** START Records supplied **

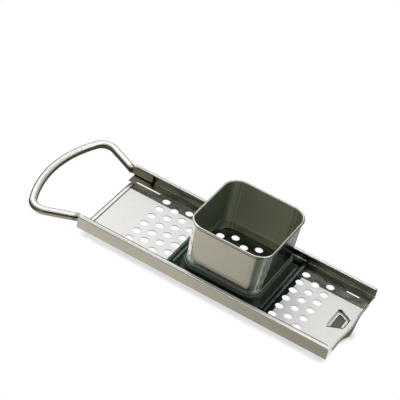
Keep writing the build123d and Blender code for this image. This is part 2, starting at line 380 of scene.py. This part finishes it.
def tray_zones(tree, place, base, polish):
    """The tray: satin hole field and lips, a painted highlight at the fold, painted shade lines at its
    edges, painted shade under the slide and in its dull pocket, and a painted reflection along the back.
    """
    along, across, height = axes(tree, place)
    aside = maths(tree, "ABSOLUTE", across, 0.0)
    depth = maths(tree, "SUBTRACT", FLOOR_TOP, height)
    near_floor = ramp(tree, depth, *NEAR_FLOOR)
    bend_drop = product(tree, ramp(tree, along, *BEND), BEND_DROP)
    top_face = inverse(tree, ramp(tree, maths(tree, "SUBTRACT", depth, bend_drop), *FACE_EDGE))
    floor_face = product(tree, near_floor, top_face)
    front = ramp(tree, across, *FRONT_EDGE)
    # under and beside the slide the floor mirrors it, so its satin gives way there
    open_sky = openness(tree, SHELTER_REACH, SHELTER_SAMPLES)
    beside = product(tree, between(tree, along, *SHELTER_SPAN), ramp(tree, open_sky, *SHELTER_EDGE))
    sheltered = largest(tree, beside, ramp(tree, open_sky, *DEEP_SHELTER))
    field = product(tree, floor_face, front, inverse(tree, sheltered))
    channel = product(tree, near_floor, inverse(tree, front), ramp(tree, aside, *CHANNEL_EDGE))
    lip = ramp(tree, height, *LIP_FACE)
    corner = product(tree, ramp(tree, height, *CORNER_FOOT), ramp(tree, aside, *CORNER_ASIDE))
    lines, lip_line = tray_lines(tree, along, aside, height, lip)
    pocket_shade, step, panel = pocket_masks(tree, along, across, aside, depth, floor_face)
    satin = largest(tree, field, lip, corner, step)
    speckle = noise(tree, place, SPECKLE_SCALE, SPECKLE_DETAIL)
    speckle = ramp(tree, speckle, *SPECKLE_EDGE, 0.0, SPECKLE_STRENGTH, smooth=False)
    rightward = ramp(tree, along, *LIP_CHANGE)
    base, fold_highlight = back_channel(tree, place, along, across, aside, height, lip, base)
    # painted shade and reflection: the sheltered floor under and beside the slide is painted dark
    shelter_shade = product(tree, sheltered, floor_face, ramp(tree, aside, *DEEP_ASIDE))
    base = mix_colour(tree, shelter_shade, base, SHELTER_SHADE_COLOUR)
    base = mix_colour(tree, satin, base, mix_colour(tree, speckle, SATIN, SATIN_LOW))
    # painted shade: the lips' satin is painted slightly darker towards the left end, and below, their inner
    # edge line darker towards the right
    base = mix_colour(tree, lip, base, mix_colour(tree, rightward, LIP_SATIN_SHADE, SATIN))
    base = mix_colour(tree, lip_line, base, mix_colour(tree, rightward, SHADE_LINE, LIP_SHADE))
    # painted shade: the pocket's panel, at the bottom of the recess, is painted dark
    base = mix_colour(tree, panel, base, PANEL_SHADE)
    # painted shade: the tray's lines of shade and the pocket's lines and walls
    base = mix_colour(tree, largest(tree, lines, pocket_shade), base, SHADE_LINE)
    satin_rough = product(tree, largest(tree, satin, panel), SATIN_ROUGH)
    channel_rough = product(tree, total(tree, channel, fold_highlight), CHANNEL_ROUGH)
    return base, total(tree, polish, satin_rough, channel_rough)


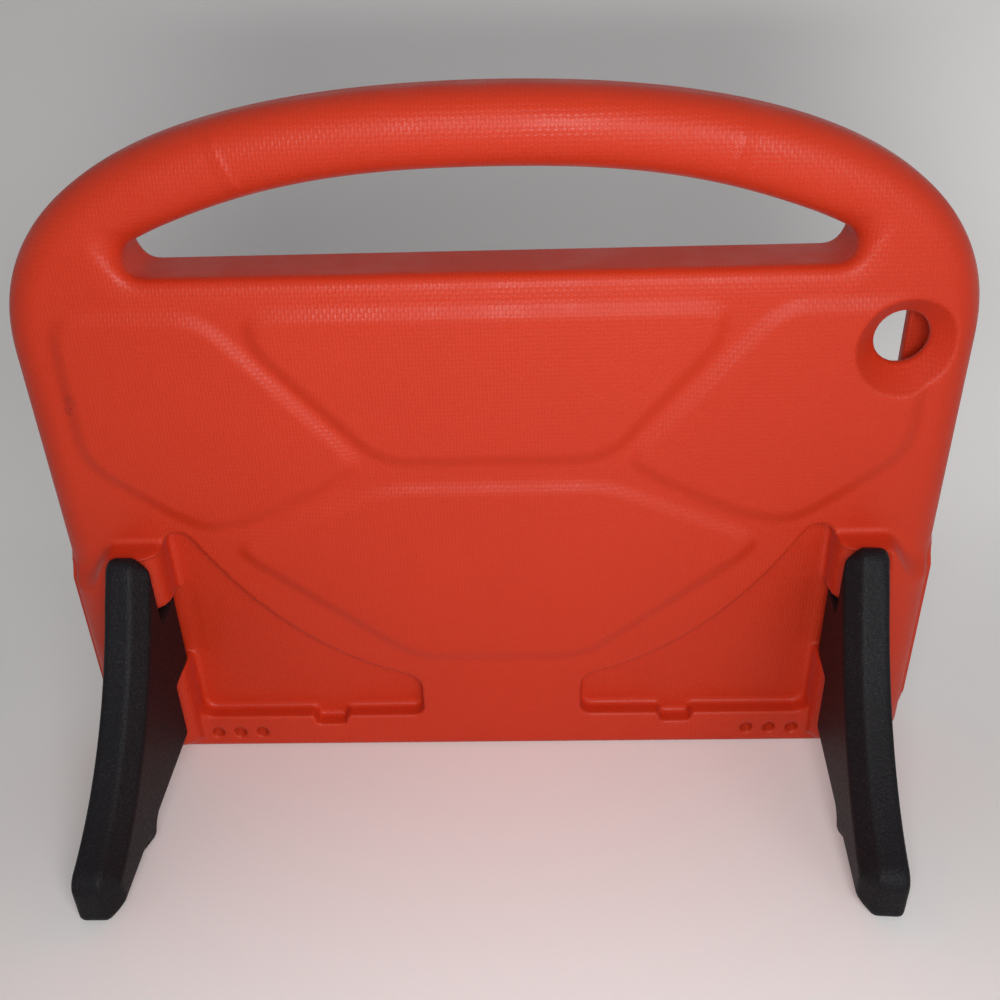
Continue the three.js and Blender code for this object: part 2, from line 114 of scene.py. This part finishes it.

** END Records supplied **

**Exercise objective:**
Using the data above, repeat every line exactly.

**Expected answer:**
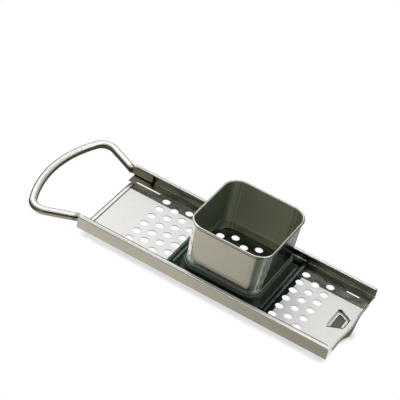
Keep writing the build123d and Blender code for this image. This is part 2, starting at line 380 of scene.py. This part finishes it.
def tray_zones(tree, place, base, polish):
    """The tray: satin hole field and lips, a painted highlight at the fold, painted shade lines at its
    edges, painted shade under the slide and in its dull pocket, and a painted reflection along the back.
    """
    along, across, height = axes(tree, place)
    aside = maths(tree, "ABSOLUTE", across, 0.0)
    depth = maths(tree, "SUBTRACT", FLOOR_TOP, height)
    near_floor = ramp(tree, depth, *NEAR_FLOOR)
    bend_drop = product(tree, ramp(tree, along, *BEND), BEND_DROP)
    top_face = inverse(tree, ramp(tree, maths(tree, "SUBTRACT", depth, bend_drop), *FACE_EDGE))
    floor_face = product(tree, near_floor, top_face)
    front = ramp(tree, across, *FRONT_EDGE)
    # under and beside the slide the floor mirrors it, so its satin gives way there
    open_sky = openness(tree, SHELTER_REACH, SHELTER_SAMPLES)
    beside = product(tree, between(tree, along, *SHELTER_SPAN), ramp(tree, open_sky, *SHELTER_EDGE))
    sheltered = largest(tree, beside, ramp(tree, open_sky, *DEEP_SHELTER))
    field = product(tree, floor_face, front, inverse(tree, sheltered))
    channel = product(tree, near_floor, inverse(tree, front), ramp(tree, aside, *CHANNEL_EDGE))
    lip = ramp(tree, height, *LIP_FACE)
    corner = product(tree, ramp(tree, height, *CORNER_FOOT), ramp(tree, aside, *CORNER_ASIDE))
    lines, lip_line = tray_lines(tree, along, aside, height, lip)
    pocket_shade, step, panel = pocket_masks(tree, along, across, aside, depth, floor_face)
    satin = largest(tree, field, lip, corner, step)
    speckle = noise(tree, place, SPECKLE_SCALE, SPECKLE_DETAIL)
    speckle = ramp(tree, speckle, *SPECKLE_EDGE, 0.0, SPECKLE_STRENGTH, smooth=False)
    rightward = ramp(tree, along, *LIP_CHANGE)
    base, fold_highlight = back_channel(tree, place, along, across, aside, height, lip, base)
    # painted shade and reflection: the sheltered floor under and beside the slide is painted dark
    shelter_shade = product(tree, sheltered, floor_face, ramp(tree, aside, *DEEP_ASIDE))
    base = mix_colour(tree, shelter_shade, base, SHELTER_SHADE_COLOUR)
    base = mix_colour(tree, satin, base, mix_colour(tree, speckle, SATIN, SATIN_LOW))
    # painted shade: the lips' satin is painted slightly darker towards the left end, and below, their inner
    # edge line darker towards the right
    base = mix_colour(tree, lip, base, mix_colour(tree, rightward, LIP_SATIN_SHADE, SATIN))
    base = mix_colour(tree, lip_line, base, mix_colour(tree, rightward, SHADE_LINE, LIP_SHADE))
    # painted shade: the pocket's panel, at the bottom of the recess, is painted dark
    base = mix_colour(tree, panel, base, PANEL_SHADE)
    # painted shade: the tray's lines of shade and the pocket's lines and walls
    base = mix_colour(tree, largest(tree, lines, pocket_shade), base, SHADE_LINE)
    satin_rough = product(tree, largest(tree, satin, panel), SATIN_ROUGH)
    channel_rough = product(tree, total(tree, channel, fold_highlight), CHANNEL_ROUGH)
    return base, total(tree, polish, satin_rough, channel_rough)


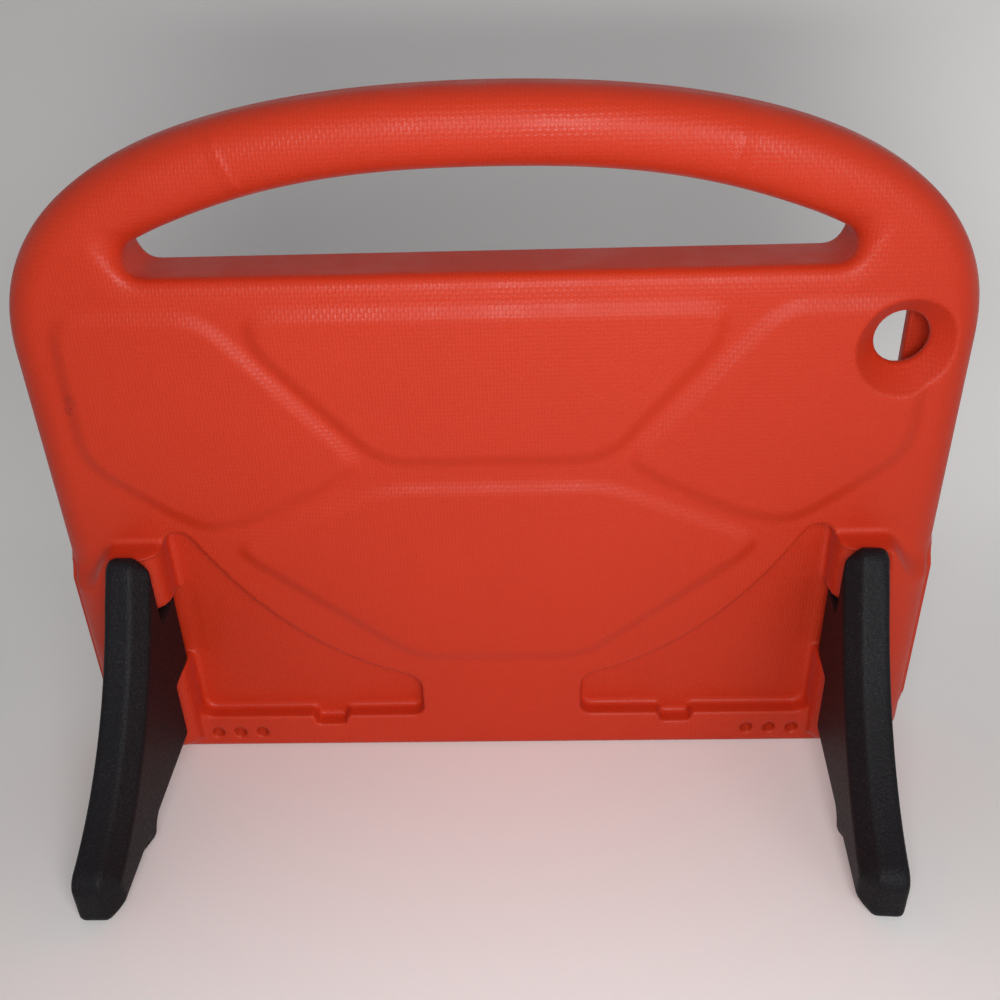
Continue the three.js and Blender code for this object: part 2, from line 114 of scene.py. This part finishes it.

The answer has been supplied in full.